__WRITTEN PROBLEM__
Output the material below in full, exactly as it is.

**********

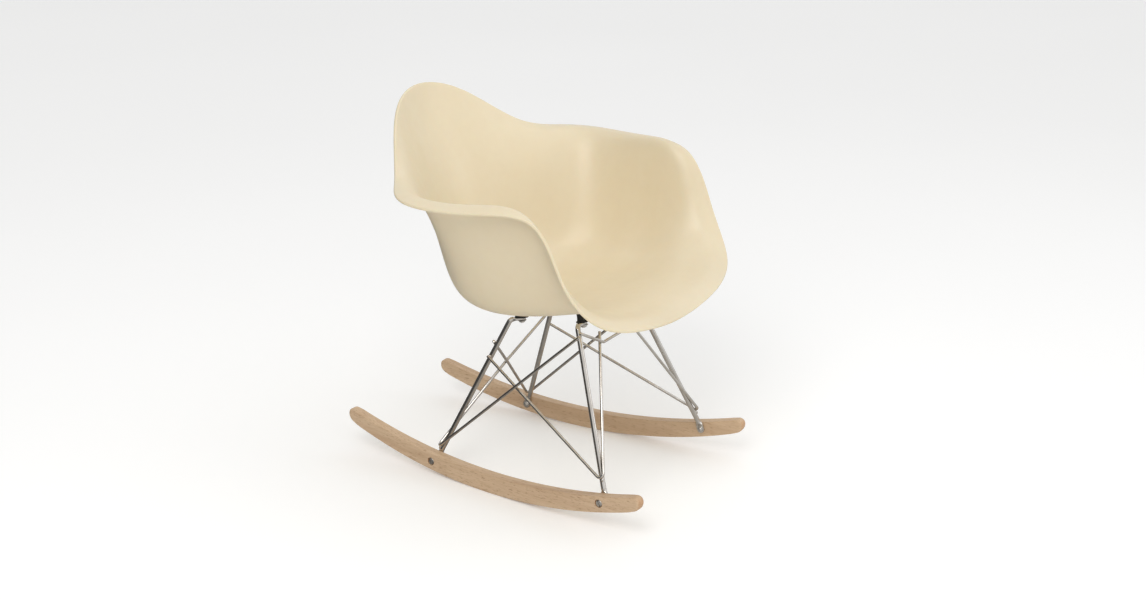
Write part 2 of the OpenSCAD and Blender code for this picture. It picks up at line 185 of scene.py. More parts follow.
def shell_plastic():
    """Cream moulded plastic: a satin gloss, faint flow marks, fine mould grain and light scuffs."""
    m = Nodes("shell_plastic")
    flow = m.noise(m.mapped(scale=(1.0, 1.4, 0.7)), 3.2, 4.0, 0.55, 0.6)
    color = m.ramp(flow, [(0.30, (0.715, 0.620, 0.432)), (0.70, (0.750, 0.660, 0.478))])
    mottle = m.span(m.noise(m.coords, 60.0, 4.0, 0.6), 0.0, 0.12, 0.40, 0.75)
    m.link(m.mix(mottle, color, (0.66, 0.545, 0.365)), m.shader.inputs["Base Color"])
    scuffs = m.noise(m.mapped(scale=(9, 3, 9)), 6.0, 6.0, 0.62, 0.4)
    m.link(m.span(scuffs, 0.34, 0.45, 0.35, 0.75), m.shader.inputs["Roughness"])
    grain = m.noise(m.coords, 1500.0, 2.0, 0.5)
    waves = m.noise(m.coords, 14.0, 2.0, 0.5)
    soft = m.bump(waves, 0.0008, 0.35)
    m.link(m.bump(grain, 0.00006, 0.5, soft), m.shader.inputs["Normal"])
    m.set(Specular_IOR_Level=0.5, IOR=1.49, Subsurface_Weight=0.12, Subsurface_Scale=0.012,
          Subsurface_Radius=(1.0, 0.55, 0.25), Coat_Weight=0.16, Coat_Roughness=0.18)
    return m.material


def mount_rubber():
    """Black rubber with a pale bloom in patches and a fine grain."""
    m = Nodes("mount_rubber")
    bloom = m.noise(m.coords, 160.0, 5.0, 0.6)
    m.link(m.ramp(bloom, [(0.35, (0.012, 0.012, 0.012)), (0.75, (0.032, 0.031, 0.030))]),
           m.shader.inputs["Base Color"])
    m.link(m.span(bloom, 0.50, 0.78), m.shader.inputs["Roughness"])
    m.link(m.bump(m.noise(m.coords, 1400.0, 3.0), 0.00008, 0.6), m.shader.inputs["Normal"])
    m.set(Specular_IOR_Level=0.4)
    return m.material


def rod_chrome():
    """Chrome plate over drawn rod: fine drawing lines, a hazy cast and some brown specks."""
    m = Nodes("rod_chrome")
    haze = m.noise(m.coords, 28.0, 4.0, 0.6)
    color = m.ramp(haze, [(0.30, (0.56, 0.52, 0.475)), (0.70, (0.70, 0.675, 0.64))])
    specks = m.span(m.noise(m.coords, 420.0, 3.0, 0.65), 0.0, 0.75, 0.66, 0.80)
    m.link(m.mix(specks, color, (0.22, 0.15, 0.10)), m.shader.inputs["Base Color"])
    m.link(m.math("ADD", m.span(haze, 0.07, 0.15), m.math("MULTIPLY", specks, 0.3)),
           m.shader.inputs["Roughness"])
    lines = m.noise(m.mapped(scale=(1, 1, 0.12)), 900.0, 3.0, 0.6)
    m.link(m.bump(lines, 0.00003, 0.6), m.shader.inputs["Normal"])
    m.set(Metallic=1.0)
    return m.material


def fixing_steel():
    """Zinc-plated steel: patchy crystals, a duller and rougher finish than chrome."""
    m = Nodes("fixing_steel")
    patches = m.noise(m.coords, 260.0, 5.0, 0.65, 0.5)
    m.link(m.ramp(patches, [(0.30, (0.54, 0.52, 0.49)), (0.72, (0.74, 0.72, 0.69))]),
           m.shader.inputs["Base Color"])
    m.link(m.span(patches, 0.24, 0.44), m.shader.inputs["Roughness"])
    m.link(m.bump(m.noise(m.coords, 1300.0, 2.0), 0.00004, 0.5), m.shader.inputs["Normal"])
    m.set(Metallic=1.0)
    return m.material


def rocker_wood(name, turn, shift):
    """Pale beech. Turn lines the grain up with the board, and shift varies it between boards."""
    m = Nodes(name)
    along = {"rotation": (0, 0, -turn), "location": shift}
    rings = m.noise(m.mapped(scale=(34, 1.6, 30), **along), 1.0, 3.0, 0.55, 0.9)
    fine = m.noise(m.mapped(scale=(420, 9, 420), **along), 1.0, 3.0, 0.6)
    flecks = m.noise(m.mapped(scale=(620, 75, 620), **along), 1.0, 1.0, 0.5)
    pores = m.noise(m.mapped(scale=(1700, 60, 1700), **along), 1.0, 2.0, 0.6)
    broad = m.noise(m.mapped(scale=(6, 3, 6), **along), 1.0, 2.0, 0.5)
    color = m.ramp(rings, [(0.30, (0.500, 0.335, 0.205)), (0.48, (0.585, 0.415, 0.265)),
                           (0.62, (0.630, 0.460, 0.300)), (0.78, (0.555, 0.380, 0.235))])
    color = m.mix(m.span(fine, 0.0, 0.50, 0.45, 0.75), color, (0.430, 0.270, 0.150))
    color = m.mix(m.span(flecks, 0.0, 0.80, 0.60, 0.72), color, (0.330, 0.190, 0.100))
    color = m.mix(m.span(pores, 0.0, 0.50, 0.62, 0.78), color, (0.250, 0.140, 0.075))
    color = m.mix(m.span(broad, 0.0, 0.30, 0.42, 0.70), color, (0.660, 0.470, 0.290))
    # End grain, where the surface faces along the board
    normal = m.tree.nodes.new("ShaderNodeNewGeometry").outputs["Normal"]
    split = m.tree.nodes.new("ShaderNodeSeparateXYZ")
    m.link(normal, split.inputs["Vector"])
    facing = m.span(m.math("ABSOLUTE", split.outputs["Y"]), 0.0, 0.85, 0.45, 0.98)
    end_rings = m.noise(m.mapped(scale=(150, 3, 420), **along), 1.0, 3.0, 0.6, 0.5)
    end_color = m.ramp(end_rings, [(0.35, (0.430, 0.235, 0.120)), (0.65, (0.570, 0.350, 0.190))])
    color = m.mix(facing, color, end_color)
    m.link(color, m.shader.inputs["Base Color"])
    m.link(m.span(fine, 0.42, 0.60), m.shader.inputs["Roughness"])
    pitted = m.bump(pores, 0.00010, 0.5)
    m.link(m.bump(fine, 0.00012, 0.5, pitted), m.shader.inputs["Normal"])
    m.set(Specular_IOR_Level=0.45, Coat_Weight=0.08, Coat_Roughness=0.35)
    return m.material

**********

__RESULT FOR THIS TASK__
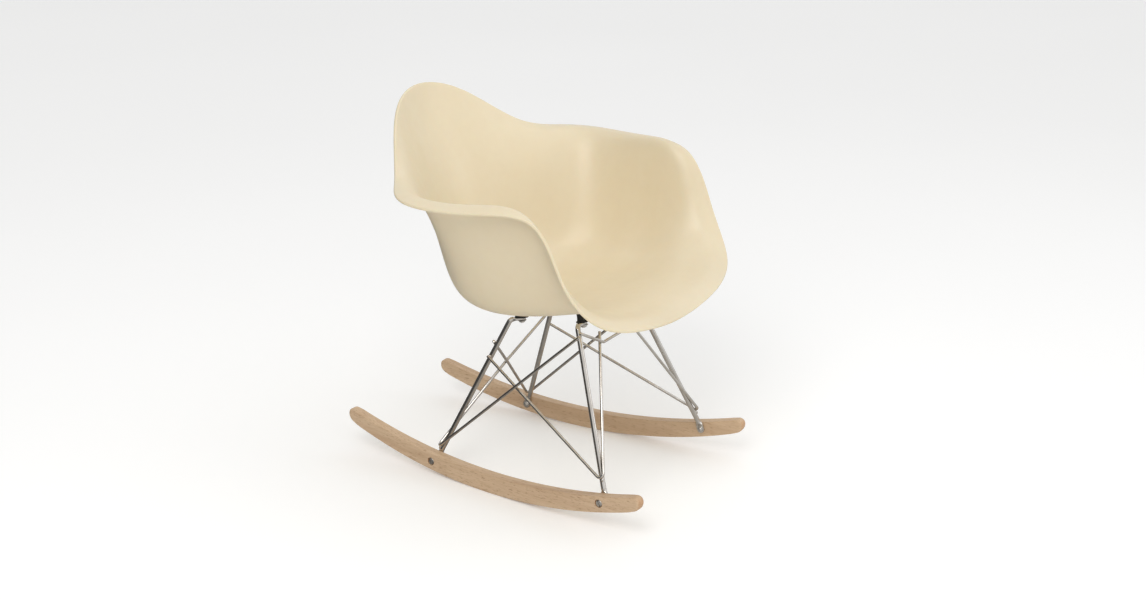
Write part 2 of the OpenSCAD and Blender code for this picture. It picks up at line 185 of scene.py. More parts follow.
def shell_plastic():
    """Cream moulded plastic: a satin gloss, faint flow marks, fine mould grain and light scuffs."""
    m = Nodes("shell_plastic")
    flow = m.noise(m.mapped(scale=(1.0, 1.4, 0.7)), 3.2, 4.0, 0.55, 0.6)
    color = m.ramp(flow, [(0.30, (0.715, 0.620, 0.432)), (0.70, (0.750, 0.660, 0.478))])
    mottle = m.span(m.noise(m.coords, 60.0, 4.0, 0.6), 0.0, 0.12, 0.40, 0.75)
    m.link(m.mix(mottle, color, (0.66, 0.545, 0.365)), m.shader.inputs["Base Color"])
    scuffs = m.noise(m.mapped(scale=(9, 3, 9)), 6.0, 6.0, 0.62, 0.4)
    m.link(m.span(scuffs, 0.34, 0.45, 0.35, 0.75), m.shader.inputs["Roughness"])
    grain = m.noise(m.coords, 1500.0, 2.0, 0.5)
    waves = m.noise(m.coords, 14.0, 2.0, 0.5)
    soft = m.bump(waves, 0.0008, 0.35)
    m.link(m.bump(grain, 0.00006, 0.5, soft), m.shader.inputs["Normal"])
    m.set(Specular_IOR_Level=0.5, IOR=1.49, Subsurface_Weight=0.12, Subsurface_Scale=0.012,
          Subsurface_Radius=(1.0, 0.55, 0.25), Coat_Weight=0.16, Coat_Roughness=0.18)
    return m.material


def mount_rubber():
    """Black rubber with a pale bloom in patches and a fine grain."""
    m = Nodes("mount_rubber")
    bloom = m.noise(m.coords, 160.0, 5.0, 0.6)
    m.link(m.ramp(bloom, [(0.35, (0.012, 0.012, 0.012)), (0.75, (0.032, 0.031, 0.030))]),
           m.shader.inputs["Base Color"])
    m.link(m.span(bloom, 0.50, 0.78), m.shader.inputs["Roughness"])
    m.link(m.bump(m.noise(m.coords, 1400.0, 3.0), 0.00008, 0.6), m.shader.inputs["Normal"])
    m.set(Specular_IOR_Level=0.4)
    return m.material


def rod_chrome():
    """Chrome plate over drawn rod: fine drawing lines, a hazy cast and some brown specks."""
    m = Nodes("rod_chrome")
    haze = m.noise(m.coords, 28.0, 4.0, 0.6)
    color = m.ramp(haze, [(0.30, (0.56, 0.52, 0.475)), (0.70, (0.70, 0.675, 0.64))])
    specks = m.span(m.noise(m.coords, 420.0, 3.0, 0.65), 0.0, 0.75, 0.66, 0.80)
    m.link(m.mix(specks, color, (0.22, 0.15, 0.10)), m.shader.inputs["Base Color"])
    m.link(m.math("ADD", m.span(haze, 0.07, 0.15), m.math("MULTIPLY", specks, 0.3)),
           m.shader.inputs["Roughness"])
    lines = m.noise(m.mapped(scale=(1, 1, 0.12)), 900.0, 3.0, 0.6)
    m.link(m.bump(lines, 0.00003, 0.6), m.shader.inputs["Normal"])
    m.set(Metallic=1.0)
    return m.material


def fixing_steel():
    """Zinc-plated steel: patchy crystals, a duller and rougher finish than chrome."""
    m = Nodes("fixing_steel")
    patches = m.noise(m.coords, 260.0, 5.0, 0.65, 0.5)
    m.link(m.ramp(patches, [(0.30, (0.54, 0.52, 0.49)), (0.72, (0.74, 0.72, 0.69))]),
           m.shader.inputs["Base Color"])
    m.link(m.span(patches, 0.24, 0.44), m.shader.inputs["Roughness"])
    m.link(m.bump(m.noise(m.coords, 1300.0, 2.0), 0.00004, 0.5), m.shader.inputs["Normal"])
    m.set(Metallic=1.0)
    return m.material


def rocker_wood(name, turn, shift):
    """Pale beech. Turn lines the grain up with the board, and shift varies it between boards."""
    m = Nodes(name)
    along = {"rotation": (0, 0, -turn), "location": shift}
    rings = m.noise(m.mapped(scale=(34, 1.6, 30), **along), 1.0, 3.0, 0.55, 0.9)
    fine = m.noise(m.mapped(scale=(420, 9, 420), **along), 1.0, 3.0, 0.6)
    flecks = m.noise(m.mapped(scale=(620, 75, 620), **along), 1.0, 1.0, 0.5)
    pores = m.noise(m.mapped(scale=(1700, 60, 1700), **along), 1.0, 2.0, 0.6)
    broad = m.noise(m.mapped(scale=(6, 3, 6), **along), 1.0, 2.0, 0.5)
    color = m.ramp(rings, [(0.30, (0.500, 0.335, 0.205)), (0.48, (0.585, 0.415, 0.265)),
                           (0.62, (0.630, 0.460, 0.300)), (0.78, (0.555, 0.380, 0.235))])
    color = m.mix(m.span(fine, 0.0, 0.50, 0.45, 0.75), color, (0.430, 0.270, 0.150))
    color = m.mix(m.span(flecks, 0.0, 0.80, 0.60, 0.72), color, (0.330, 0.190, 0.100))
    color = m.mix(m.span(pores, 0.0, 0.50, 0.62, 0.78), color, (0.250, 0.140, 0.075))
    color = m.mix(m.span(broad, 0.0, 0.30, 0.42, 0.70), color, (0.660, 0.470, 0.290))
    # End grain, where the surface faces along the board
    normal = m.tree.nodes.new("ShaderNodeNewGeometry").outputs["Normal"]
    split = m.tree.nodes.new("ShaderNodeSeparateXYZ")
    m.link(normal, split.inputs["Vector"])
    facing = m.span(m.math("ABSOLUTE", split.outputs["Y"]), 0.0, 0.85, 0.45, 0.98)
    end_rings = m.noise(m.mapped(scale=(150, 3, 420), **along), 1.0, 3.0, 0.6, 0.5)
    end_color = m.ramp(end_rings, [(0.35, (0.430, 0.235, 0.120)), (0.65, (0.570, 0.350, 0.190))])
    color = m.mix(facing, color, end_color)
    m.link(color, m.shader.inputs["Base Color"])
    m.link(m.span(fine, 0.42, 0.60), m.shader.inputs["Roughness"])
    pitted = m.bump(pores, 0.00010, 0.5)
    m.link(m.bump(fine, 0.00012, 0.5, pitted), m.shader.inputs["Normal"])
    m.set(Specular_IOR_Level=0.45, Coat_Weight=0.08, Coat_Roughness=0.35)
    return m.material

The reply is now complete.